As a general rule, if you can’t or don’t want to pay for a product photographer, you won’t want to spend enough to get a lighting setup that will outperform natural light. Try going to a local arts store, picking up a large sheet of soft white paper, taping it to a wall with easy access to a natural light, and shooting your photos in the early morning for the softest light and best color temperature.


3. Sweat the details!

Things small enough that you would never notice in person can become huge issues when reviewing your photos. Take the time to prepare a product with as few scratches and blemishes as possible, wipe down every surface, and clean your product with a camera lens/eyeglass cloth every few minutes during your shoot to get rid of smudges and dust.

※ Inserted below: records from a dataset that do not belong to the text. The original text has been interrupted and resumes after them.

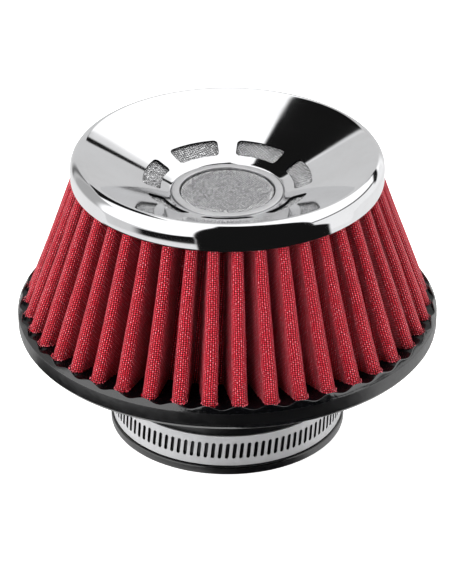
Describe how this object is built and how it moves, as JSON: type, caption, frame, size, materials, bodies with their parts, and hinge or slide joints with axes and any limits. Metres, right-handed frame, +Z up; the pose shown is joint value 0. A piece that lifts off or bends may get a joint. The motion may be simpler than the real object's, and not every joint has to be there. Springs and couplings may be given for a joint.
{
  "type": "conical air filter",
  "caption": "Clamp-on conical intake filter: pleated red gauze between a black rubber base with a round neck and a slotted chrome cap, held by a worm-drive band clamp.",
  "frame": {"origin": "centre of the neck's lower end face, which the filter stands on", "axes": "+Z up the filter's axis from the neck to the cap, +Y towards the clamp's screw, +X from the screw's tip to its head"},
  "size_m": [0.15, 0.15, 0.106],
  "materials": {
    "base_rubber": "semi-gloss moulded black",
    "potting_resin": "poured, glossy black",
    "cap_chrome": "mirror polished",
    "ring_satin": "satin",
    "grey_wire": "fine woven wire",
    "red_gauze": "oiled red woven gauze",
    "cotton_media": "layered cotton gauze",
    "cage_steel": "zinc plated",
    "clamp_steel": "stainless"
  },
  "bodies": {
    "filter": {"base_moulding": "base_rubber", "base_potting": "potting_resin", "top_cap": "cap_chrome", "centre_ring": "ring_satin", "top_outer_screen": "grey_wire", "top_media": "cotton_media", "top_inner_screen": "grey_wire", "top_potting": "potting_resin", "outer_gauze": "red_gauze", "pleated_media": "cotton_media", "inner_screen": "cage_steel", "seam_strip": "cage_steel", "inner_cage": "cage_steel"},
    "clamp": {"clamp_band": "clamp_steel", "clamp_housing": "clamp_steel"},
    "tail": {"clamp_tail": "clamp_steel"},
    "screw": {"clamp_screw": "clamp_steel"}
  },
  "joints": [
    {"name": "clamp_turn", "type": "hinge", "parent": "filter", "child": "clamp", "pos_m": [0, 0, 0.0094], "axis": [0, 0, 1], "continuous": true},
    {"name": "screw_turn", "type": "hinge", "parent": "clamp", "child": "screw", "pos_m": [0, 0.0461, 0.0094], "axis": [-1, 0, 0], "range_deg": [-2160, 720]},
    {"name": "tail_travel", "type": "hinge", "parent": "clamp", "child": "tail", "pos_m": [0, 0, 0.0094], "axis": [0, 0, -1], "range_deg": [-20.6, 6.8]}
  ],
  "couplings": [
    {"joint": "screw_turn", "follows": "tail_travel", "ratio": 104.51}
  ]
}
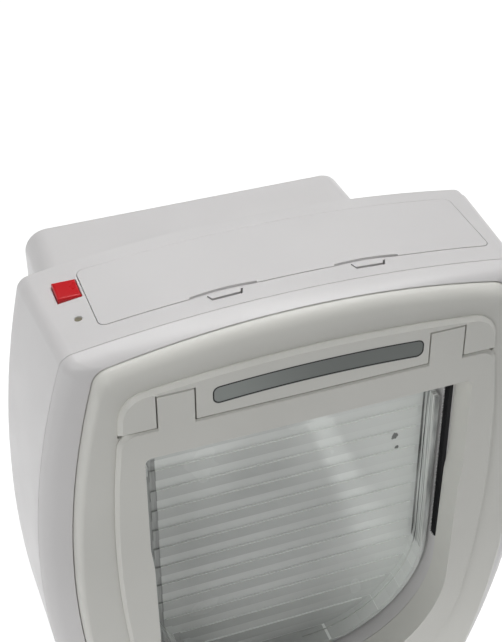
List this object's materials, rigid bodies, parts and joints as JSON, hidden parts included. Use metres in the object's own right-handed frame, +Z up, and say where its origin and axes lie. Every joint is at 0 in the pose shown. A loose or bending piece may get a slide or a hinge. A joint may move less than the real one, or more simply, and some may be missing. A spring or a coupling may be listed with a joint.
{
  "type": "microchip cat flap",
  "caption": "Off-white cat flap with a bowed indoor housing, a hinged front frame, a clear ribbed swing flap and a rear tunnel.",
  "frame": {"origin": "centre of the four door screws, on the face that meets the door panel", "axes": "+X to the right seen from indoors, +Y outdoors along the tunnel, +Z up"},
  "size_m": [0.225, 0.169, 0.252],
  "materials": {
    "shell_white": "satin",
    "frame_white": "satin",
    "clear_flap": "clear",
    "label_grey": "matte",
    "button_red": "gloss",
    "strip_black": "matte",
    "steel": "satin",
    "magnet_black": "matte",
    "cell_wrap": "satin",
    "board_green": "satin",
    "lamp_clear": "gloss",
    "coil_copper": "satin",
    "tray_black": "matte",
    "bolt_grey": "matte"
  },
  "bodies": {
    "housing": {"main_housing": "shell_white", "rear_shell": "shell_white", "tunnel_liner": "shell_white", "front_bezel": "shell_white", "front_cover": "frame_white", "label_plate": "label_grey", "frame_hinge_pins": "steel", "sill_magnet": "magnet_black", "pile_strip_left": "strip_black", "pile_strip_right": "strip_black", "battery_tray": "tray_black", "battery_cell_1": "cell_wrap", "battery_cell_2": "cell_wrap", "battery_cell_3": "cell_wrap", "battery_cell_4": "cell_wrap", "battery_contacts": "steel", "signal_lamp": "lamp_clear", "circuit_board": "board_green", "antenna_coil": "coil_copper", "latch_solenoid": "steel"},
    "frame": {"front_frame": "frame_white"},
    "flap": {"flap_panel": "clear_flap", "flap_pins": "steel", "flap_magnet": "magnet_black"},
    "lid": {"battery_lid": "shell_white"},
    "button": {"learn_button": "button_red"},
    "bolt": {"latch_bolt": "bolt_grey"}
  },
  "joints": [
    {"name": "flap_swing", "type": "hinge", "parent": "housing", "child": "flap", "pos_m": [0, -0.0466, 0.0535], "axis": [1, 0, 0], "range_deg": [-65, 65]},
    {"name": "frame_opening", "type": "hinge", "parent": "housing", "child": "frame", "pos_m": [0, -0.0713, 0.0903], "axis": [-1, 0, 0], "range_deg": [0, 90]},
    {"name": "lid_opening", "type": "hinge", "parent": "housing", "child": "lid", "pos_m": [0, -0.0088, 0.1196], "axis": [-1, 0, 0], "range_deg": [0, 75]},
    {"name": "button_press", "type": "slide", "parent": "housing", "child": "button", "axis": [0, 0, -1], "range_m": [0, 0.0014], "stiffness_N_per_m": 300},
    {"name": "bolt_rise", "type": "slide", "parent": "housing", "child": "bolt", "axis": [0, 0, 1], "range_m": [0, 0.006]}
  ]
}
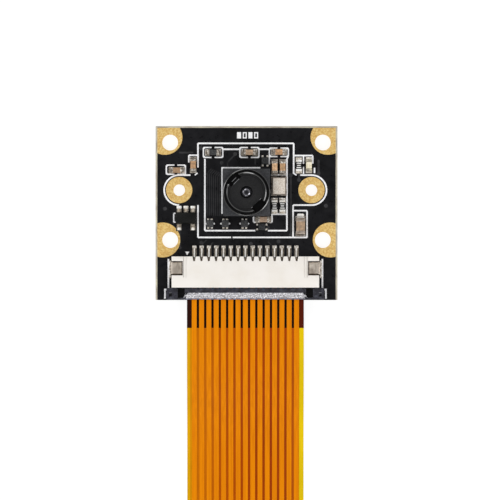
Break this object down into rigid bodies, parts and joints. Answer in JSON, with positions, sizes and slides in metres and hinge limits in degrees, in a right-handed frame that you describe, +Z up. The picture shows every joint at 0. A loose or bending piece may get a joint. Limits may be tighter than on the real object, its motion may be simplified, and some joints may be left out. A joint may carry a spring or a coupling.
{
  "type": "camera module",
  "caption": "Small bare-board camera module: square lens holder with a focus-notched barrel, plated mounting holes, and a sliding-latch connector holding a flat striped ribbon cable.",
  "frame": {"origin": "centre of the board's outline, on the board's underside", "axes": "+X to the right along the code edge, +Y from the cable edge towards the code edge, +Z up out of the lens"},
  "size_m": [0.025, 0.1696, 0.0067],
  "materials": {
    "glass_epoxy": "satin",
    "solder_mask": "gloss",
    "gold_plate": "satin",
    "tinned_copper": "satin",
    "legend_ink": "matte",
    "solder": "satin",
    "black_plastic": "satin",
    "lens_glass": "gloss",
    "filter_glass": "gloss",
    "silicon": "gloss",
    "cream_plastic": "satin",
    "latch_plastic": "satin",
    "amber_film": "gloss",
    "ribbon_copper": "satin",
    "stiffener_film": "satin",
    "mould_compound": "matte",
    "ceramic_brown": "matte",
    "lid_metal": "satin",
    "capacitor_ceramic": "satin",
    "resistor_glaze": "satin",
    "ferrite": "matte",
    "lamp_epoxy": "gloss",
    "ceramic_white": "matte"
  },
  "bodies": {
    "root": {"board_laminate": "glass_epoxy", "front_solder_mask": "solder_mask", "back_solder_mask": "solder_mask", "plated_holes": "gold_plate", "component_pads": "tinned_copper", "printed_legend": "legend_ink", "solder_fillets": "solder", "lens_holder": "black_plastic", "lens_barrel": "black_plastic", "front_lens": "lens_glass", "middle_lens": "lens_glass", "rear_lens": "lens_glass", "lens_retainer": "black_plastic", "infrared_filter": "filter_glass", "image_sensor": "silicon", "connector_housing": "cream_plastic", "connector_contacts": "tinned_copper", "left_hold_down": "tinned_copper", "right_hold_down": "tinned_copper", "ribbon_film": "amber_film", "ribbon_conductors": "ribbon_copper", "near_stiffener": "stiffener_film", "far_stiffener": "stiffener_film", "near_bare_contacts": "tinned_copper", "far_bare_contacts": "tinned_copper", "regulator_body": "mould_compound", "regulator_leads": "tinned_copper", "oscillator_base": "ceramic_brown", "oscillator_lid": "lid_metal", "capacitor_1": "capacitor_ceramic", "capacitor_2": "capacitor_ceramic", "capacitor_3": "capacitor_ceramic", "capacitor_4": "capacitor_ceramic", "capacitor_5": "capacitor_ceramic", "capacitor_6": "capacitor_ceramic", "capacitor_7": "capacitor_ceramic", "large_capacitor": "capacitor_ceramic", "capacitor_ends": "solder", "resistor_1": "resistor_glaze", "resistor_2": "resistor_glaze", "resistor_3": "resistor_glaze", "resistor_ends": "solder", "ferrite_bead": "ferrite", "bead_ends": "solder", "choke_1": "ferrite", "choke_2": "ferrite", "choke_3": "ferrite", "choke_terminals": "solder", "transistor_1": "mould_compound", "transistor_2": "mould_compound", "transistor_leads": "solder", "indicator_lamp": "lamp_epoxy", "lamp_base": "ceramic_white"},
    "latch": {"connector_latch": "latch_plastic"}
  },
  "joints": [
    {"name": "latch_slide", "type": "slide", "parent": "root", "child": "latch", "axis": [0, -1, 0], "range_m": [0, 0.0012]}
  ]
}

Product Photography Tips.png

4. Editing is Cheap, Easy, and Necessary

No matter how hard you try, there will always be blemishes on your product, and no matter how good your background is when you are photographing it, it will never result in the pure white that you need for webpages. $10 a month will get you access to Adobe’s full suite of photography applications on your computer and on mobile. For the PC/Mac, try options as simple as Photoshop’s paint bucket tool to make your background a pure white, or Lightroom’s excellent blemish-removing features. For iOS, try Adobe’s Photoshop Fix or Pixelmator for blemish removal, and Photoshop Mix for background removal. If you want a more professional solution, try Affinity Photo.

5. Know Your Platform

Each online platform like Amazon, eBay, and Etsy has its own guidelines for product photography. Amazon has especially strict guidelines for their listings, so take a couple minutes to look over the guidelines for the platforms you’ll be selling on. Also keep in mind things like image size when uploading your photos. Huge images = huge load times, so take the time to optimize your images for the platform you upload them to.